Focus has been entirely present in St Kilda - imperative where there's not one but three designers bringing it to fruition. The interiors of Robert Simeoni's building have been designed by Pascale Gomes- McNabb, responsible for the Stokehouse upstairs refit before the fire, and George Livissianis, the Sydney designer with such high-profile designs as The Apollo, the Dolphin Hotel and Billy Kwong under his belt, is looking after downstairs.
"We wanted to create two different businesses with a completely different feel and appeal," says van Haandel. "We didn't want the same signature throughout the building."
The approach to food has been just as considered. Van Haandel's track record in this department is impressive, and he counts the respected likes of Andrew McConnell, Ben Shewry, Philippa Sibley, Matt Wilkinson and Michael Lambie as alumni of his kitchens.
"One of the most important factors in our success over the years is that we've never been shy to go after quality operators," he says. "And while I'm not claiming any credit for their success, I find it completely gratifying that we have played a part in helping some very talented individuals to find a path and their potential."
Ollie Hansford, a British-born chef who has worked at Stokehouse Q and Stokehouse City, will be in charge of menus upstairs. They'll be strongly biased towards seafood and "fresh, clean, vibrant flavours".
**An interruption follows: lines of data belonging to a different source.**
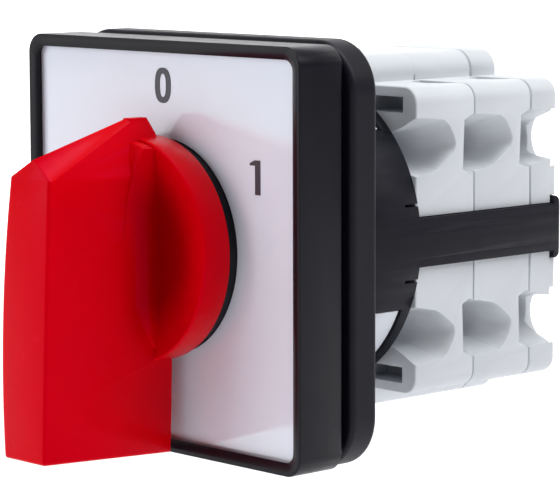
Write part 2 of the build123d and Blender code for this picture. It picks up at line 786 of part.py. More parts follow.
def make_spring(index):
    """Contact spring, a short helix between the bridge and the roof of the hump."""
    contact_y = chamber_front + index * chamber_pitch + strip_centre
    height = spring_ceiling - bridge_top - 2 * (spring_wire_radius + spring_end_gap)
    helix = Helix(pitch=height / spring_turns, height=height, radius=spring_radius)
    start = Plane(origin=helix @ 0, z_dir=helix % 0)
    coil = sweep(start * RegularPolygon(spring_wire_radius, 6), path=helix)
    return Pos(0, contact_y, bridge_top + spring_wire_radius + spring_end_gap) * coil


def make_fixed_contact(index):
    """Upper right fixed contact: an arm into the contact room and a pad under the terminal screw."""
    front = chamber_front + index * chamber_pitch
    seam = front + chamber_pitch
    arm_front = front + strip_centre - strip_width / 2
    top = strip_bottom + strip_thickness
    arm = bar(strip_inner, strip_outer, arm_front, arm_front + strip_width, strip_bottom, top)
    pad = bar(pad_inner, pad_outer, seam - pad_front_reach, seam + pad_rear_reach, strip_bottom, top)
    contact = arm + pad
    return contact - rod_along_z(screw_shank_radius, strip_bottom - 1, top + 1, screw_x, seam - screw_setback)


def make_fixed_tip(index):
    contact_y = chamber_front + index * chamber_pitch + strip_centre
    return rod_along_z(tip_radius, strip_bottom + strip_thickness, fixed_tip_top, tip_offset, contact_y)


def make_saddle(index):
    """Wire saddle on the screw shank, with a lip bent down at its outer end."""
    seam = chamber_front + (index + 1) * chamber_pitch
    top = saddle_bottom + saddle_thickness
    inner = pad_inner + saddle_inset
    front = seam - pad_front_reach + saddle_inset
    back = seam + pad_rear_reach
    plate = bar(inner, pad_outer, front, back, saddle_bottom, top)
    plate += bar(inner, inner + saddle_thickness, front, back, saddle_bottom - saddle_lip, top)
    hole = rod_along_z(screw_shank_radius + screw_hole_clearance / 2, saddle_bottom - 1, top + 1, screw_x,
                       seam - screw_setback)
    return plate - hole


def make_terminal_screw(index):
    seam = chamber_front + (index + 1) * chamber_pitch
    screw_y = seam - screw_setback
    head_top = screw_head_bottom + screw_head_height
    screw = rod_along_z(screw_shank_radius, screw_tip_level, screw_head_bottom, screw_x, screw_y)
    screw += rod_along_z(screw_head_radius, screw_head_bottom, head_top, screw_x, screw_y)
    slot = bar(screw_x - screw_head_radius, screw_x + screw_head_radius, screw_y - screw_slot_width / 2,
               screw_y + screw_slot_width / 2, head_top - screw_slot_depth, head_top + 1)
    return screw - slot


quadrants = (("upper_right", 1, 1), ("upper_left", -1, 1), ("lower_right", 1, -1), ("lower_left", -1, -1))


def place_in_quadrant(shape, x_sign, z_sign):
    if x_sign < 0:
        shape = mirror(shape, about=Plane.YZ)
    if z_sign < 0:
        shape = mirror(shape, about=Plane.XY)
    return shape


def build_nodes():
    nodes = {
        "bezel_frame": make_bezel(),
        "legend_plate": make_legend_plate(),
        "rear_frame": make_rear_frame(),
        "panel_gasket": make_gasket(),
        "neck_bush": make_neck_bush(),
        "shaft_seal": make_shaft_seal(),
        "ring_nut": make_ring_nut(),
        "knob": make_knob(),
        "cam_shaft": make_shaft(),
        "mounting_drum": make_drum(),
        "detent_housing": make_detent_housing(),
        "star_wheel": make_star_wheel(),
        "detent_spring_right": make_detent_spring(1),
        "detent_spring_left": make_detent_spring(-1),
        "rear_cover": make_rear_cover(),
        "tie_screws": make_tie_screws(),
    }
    terminal_screws = []
    fixed_tips = []
    for index in range(chamber_count):
        number = index + 1
        nodes[f"contact_chamber_{number}"] = make_chamber(index)
        nodes[f"cam_{number}"] = make_cam(index)
        upper_parts = (("plunger", make_plunger(index)), ("contact_bridge", make_bridge(index)),
                       ("contact_spring", make_spring(index)))
        for level, z_sign in (("upper", 1), ("lower", -1)):
            for name, shape in upper_parts:
                nodes[f"{name}_{level}_{number}"] = place_in_quadrant(shape, 1, z_sign)
            tips = [place_in_quadrant(tip, 1, z_sign) for tip in make_moving_tips(index)]
            nodes[f"moving_tips_{level}_{number}"] = tips
        for name, x_sign, z_sign in quadrants:
            nodes[f"fixed_contact_{name}_{number}"] = place_in_quadrant(make_fixed_contact(index), x_sign, z_sign)
            nodes[f"wire_saddle_{name}_{number}"] = place_in_quadrant(make_saddle(index), x_sign, z_sign)
            terminal_screws.append(place_in_quadrant(make_terminal_screw(index), x_sign, z_sign))
            fixed_tips.append(place_in_quadrant(make_fixed_tip(index), x_sign, z_sign))
    nodes["terminal_screws"] = terminal_screws
    nodes["fixed_tips"] = fixed_tips
    return nodes


def main():
    os.makedirs("parts", exist_ok=True)
    for name, shape in build_nodes().items():
        if isinstance(shape, list):
            solids = [solid for piece in shape for solid in piece.solids()]
        else:
            solids = shape.solids()
        model = solids[0] if len(solids) == 1 else Compound(children=list(solids))
        model.label = name
        export_step(model, os.path.join("parts", name + ".step"))


main()
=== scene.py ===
import json
import math

import bmesh
import bpy
from mathutils import Matrix, Vector

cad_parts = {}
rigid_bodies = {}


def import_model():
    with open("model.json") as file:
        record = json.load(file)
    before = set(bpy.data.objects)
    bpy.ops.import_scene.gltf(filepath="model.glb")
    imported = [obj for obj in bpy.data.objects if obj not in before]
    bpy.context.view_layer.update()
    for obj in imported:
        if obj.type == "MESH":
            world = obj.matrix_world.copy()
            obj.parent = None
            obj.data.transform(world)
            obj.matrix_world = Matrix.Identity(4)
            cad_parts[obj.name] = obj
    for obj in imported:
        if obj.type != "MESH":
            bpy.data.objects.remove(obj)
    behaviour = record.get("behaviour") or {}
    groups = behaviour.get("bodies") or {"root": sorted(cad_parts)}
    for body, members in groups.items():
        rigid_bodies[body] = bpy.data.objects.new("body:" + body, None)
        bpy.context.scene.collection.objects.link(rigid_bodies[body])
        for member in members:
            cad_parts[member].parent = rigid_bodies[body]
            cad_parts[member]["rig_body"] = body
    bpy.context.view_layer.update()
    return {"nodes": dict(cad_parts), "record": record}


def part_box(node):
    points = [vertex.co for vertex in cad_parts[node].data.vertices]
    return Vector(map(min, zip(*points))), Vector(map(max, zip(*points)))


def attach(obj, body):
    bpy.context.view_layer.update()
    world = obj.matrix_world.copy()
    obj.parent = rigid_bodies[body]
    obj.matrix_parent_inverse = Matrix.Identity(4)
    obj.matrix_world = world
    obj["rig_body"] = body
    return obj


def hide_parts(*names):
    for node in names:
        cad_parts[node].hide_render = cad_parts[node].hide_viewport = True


# Looks of the panel cam switch: materials, fine shapes and edges, legend digits, stage, lights and camera.
# The frame's axes: X to the right seen from the front, Y into the panel, Z up. The frame is in metres,
# and the sizes and places named here are in millimetres.

mm = 0.001

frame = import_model()
nodes = frame["nodes"]

# Places of the main pieces, from the frame
chamber_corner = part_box("contact_chamber_1")[1] / mm
chamber_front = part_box("contact_chamber_1")[0].y / mm
seams = (chamber_corner.y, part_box("contact_chamber_2")[1].y / mm)
funnel_starts = (chamber_front, *seams)
front_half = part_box("bezel_frame")[1].x / mm
legend_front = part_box("legend_plate")[0].y / mm

# Digits of the legend
digit_lift = 0.02
digit_depth = 0.06
digit_body = "switch_body"
zero_centre = (-0.1, 18.7)
zero_size = (2.8, 4.1)
zero_stroke = (0.86, 0.70)
oval_steps = 48
oval_squareness = 2.5
one_centre = (15.7, 9.1)
one_size = (1.75, 3.9)
one_stem = 0.88
one_flag = 0.62
one_flag_slant = 0.38
one_flag_end = 0.24
one_flag_joint = 0.05

# Section of the contact chambers, and the narrow dark grooves between them
lobe_corner = 2.0
hump_half_width = 8.1
hump_corner = 2.5
seam_chamfer = 0.14
seam_depth = 0.5
seam_closing = 0.9
cover_seam_extra = 0.12

# Wire funnels' mouths, as places behind the seam and above the middle. The plain mouth's round side has
# straight facets in the frame's mesh, and its points are their corners. Each corner of the seen mouth has
# a third value, the length over which it is rounded.
plain_mouth = ((-1.5, 7.6), (-1.5, 13.8), (-0.3, 14.5), (4.7, 13.95), (5.75, 13.53), (6.55, 12.78),
               (7.01, 11.78), (7.09, 10.77), (6.79, 9.72), (6.13, 8.85), (5.2, 8.28), (4.12, 8.1),
               (3.4, 8.2), (-0.5, 7.2))
seen_mouth = ((-2.05, 7.0, 0.4), (-2.05, 13.85, 0.2), (-0.9, 14.4, 0.5), (4.95, 13.75, 1.9),
              (7.2, 11.0, 1.4), (4.4, 8.75, 1.6), (-0.2, 6.95, 0.2))
corner_steps = 6
funnel_centre = (1.8, 11.0)
funnel_floor = 14.5
funnel_steady = 0.8
cover_notch = 3.65

# Rear cover and latches: plain heights of the rear notches' edges with the heights seen, the groove for
# each latch, and the latch's wings
notch_edges = ((14.83, 14.5), (6.97, 7.5))
latch_inner = 17.4
arm_half_height = 2.85
groove_front = 34.75
groove_seen_front = 35.8
wing_front = 34.85
wing_round = 0.7
wing_seen_front = 35.9
wing_seen_round = 0.36

# Bezel: round corners of the legend's recess, outer edge, and the slope of the opening
recess_corner_centre = 21.225
recess_corner_reach = (1.5, 2.3)
corner_shift = 0.5
front_corner = 2.3
front_place = -11.75
outer_round = 0.46
outer_sharpness = 0.3
opening_half = 23.05
opening_place = -11.4
opening_reach = 0.55
opening_band = 0.3

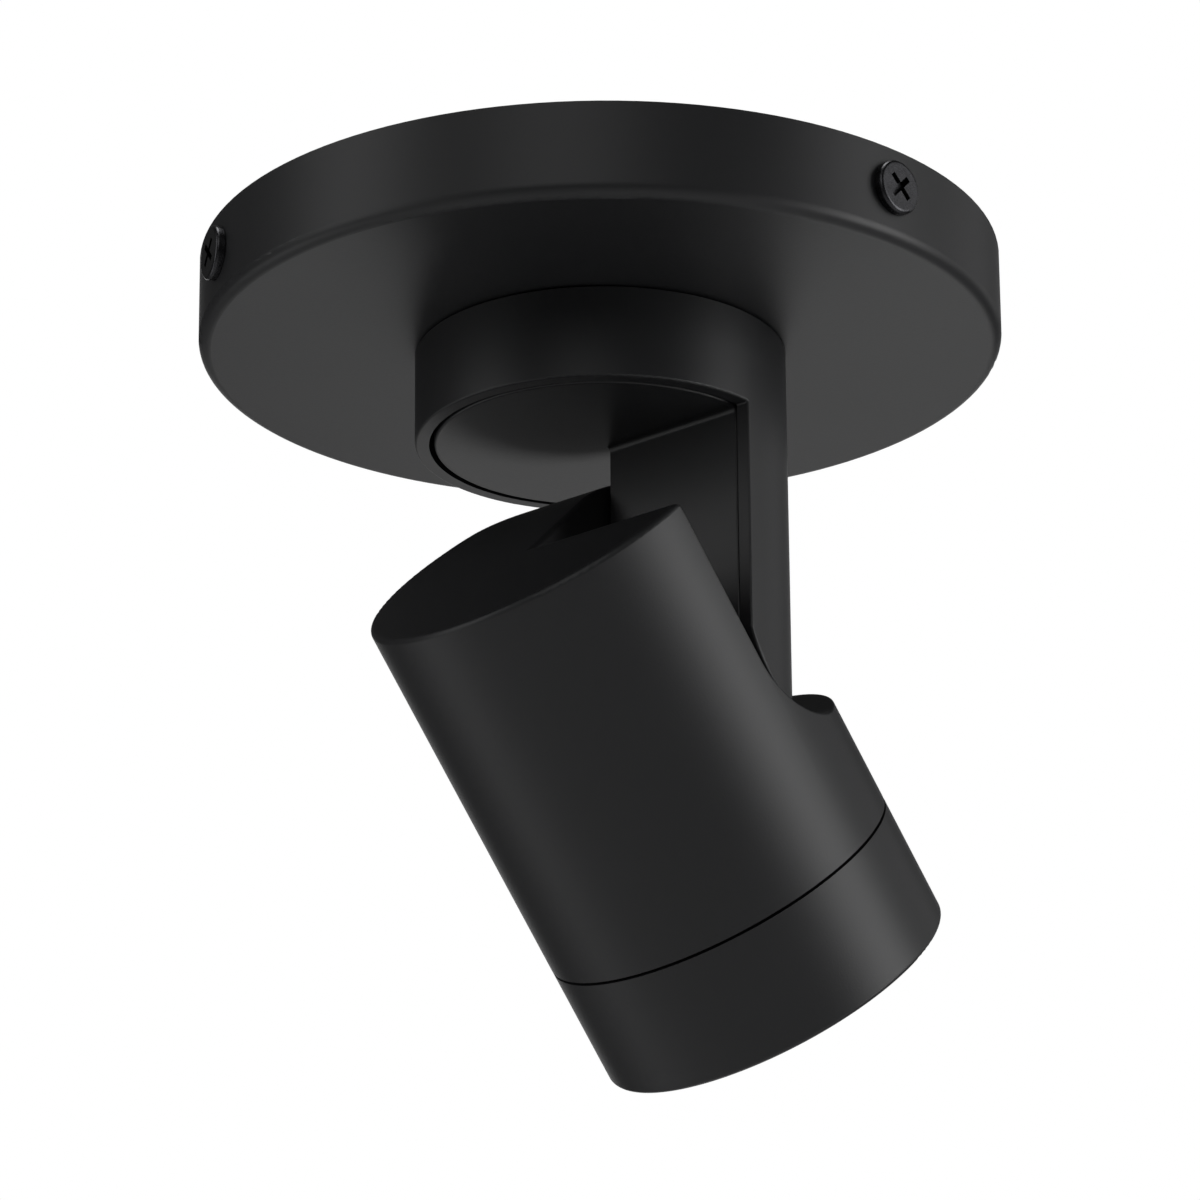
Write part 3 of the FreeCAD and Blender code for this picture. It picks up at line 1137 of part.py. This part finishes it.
def makeLight():
    side = ("-lightSide / 2", "lightSide / 2")
    keepOnHead(makeBox("ThermalPad", side, side, ("lightTop", "sinkFoot")), "thermal_pad")
    keepOnHead(makeBox("LightBoard", side, side, ("lightFoot", "lightTop")), "light_board")
    keepOnHead(makeRod("LightEmitter", "emitterRadius", "emitterFoot", "lightFoot"), "light_emitter")

    cup = turnBody("HolderCup", [
        ("holderSkirt", "sinkFoot"),
        ("holderSkirt", "lightFoot"),
        ("holderWindow", "lightFoot"),
        ("holderWindow + emitterThickness", "holderFoot"),
        ("holderRadius", "holderFoot"),
        ("holderRadius", "sinkFoot"),
    ])
    port = makeRod("Port", "cableRadius + slideGap", "portRadius", "holderRadius + overrun", z="portHeight",
                   along="x")
    tools = [turnRound(group("PortTurned", [port]), "atan(cableHeadY / cableHeadX)")]
    screws = []
    for i, angle in enumerate(holderScrewTurns):
        x, y = "holderScrewPlace * cos(%s)" % angle, "holderScrewPlace * sin(%s)" % angle
        tools.append(makeRod("HolderHole%d" % i, "holderScrewRadius + threadClearance",
                             "holderFoot - overrun", "sinkFoot + overrun", x, y))
        tools.append(makeRod("HolderWell%d" % i, "holderHeadRadius + slideGap", "holderFoot - overrun",
                             "holderHeadSeat", x, y))
        screw = makeScrew("HolderScrew%d" % i, "holderScrewRadius", "holderScrewLength", "holderHeadRadius",
                          "holderHeadHeight")
        screws.append(turnOver(screw, x, y, "holderHeadSeat"))
    for i, (x, y) in enumerate(makeBossPlaces()):
        tools.append(makeRod("HolderNotch%d" % i, "smallHeadRadius + seatGap", "holderFoot - overrun",
                             "sinkFoot + overrun", x, y))
    keepOnHead(cut("LightHolder", cup, tools), "light_holder")
    keepOnHead(group("HolderScrews", screws), "light_holder_screws")
    keepOnHead(turnBody("Reflector", [
        ("reflectorThroat", "reflectorTop"),
        ("reflectorMouth", "neckFoot"),
        ("flangeRadius", "neckFoot"),
        ("flangeRadius", "neckFoot + reflectorFlange"),
        ("reflectorMouth + reflectorWall", "neckFoot + reflectorFlange"),
        ("reflectorThroat + reflectorWall", "reflectorTop"),
    ], {0: "-reflectorSweep", 4: "reflectorSweep"}), "reflector")
    turned = "portRadius / cablePlace"
    points = [
        ("hingeOffset", "0", "0"),
        ("hingeOffset", "cableHeadY", "0"),
        ("cableHeadX", "cableHeadY", "portHeight"),
        ("cableHeadX * " + turned, "cableHeadY * " + turned, "portHeight"),
    ]
    keepOnHead(makeCable("LampCableHead", points, "cableRadius"), "lamp_cable_head")
    keepOnHead(makeRing("HingeNylonWasher", "washerRadius", "tubeHole", "kneeInner", "nylonEnd",
                        x="hingeOffset", along="y"), "hinge_nylon_washer")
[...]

Downstairs at Pontoon, the mood is "Mediterranean grill". The grill itself is complemented by a smoker and rôtisserie with seafood, quail, chicken, lamb and vegetables offered in an "affordable, approachable" way that van Haandel hopes will attract a strong local following.
It's not just another neighbourhood to Frank van Haandel, another target demographic, another project.
"I've always been passionate about St Kilda," he says. "And I always thrive on a challenge."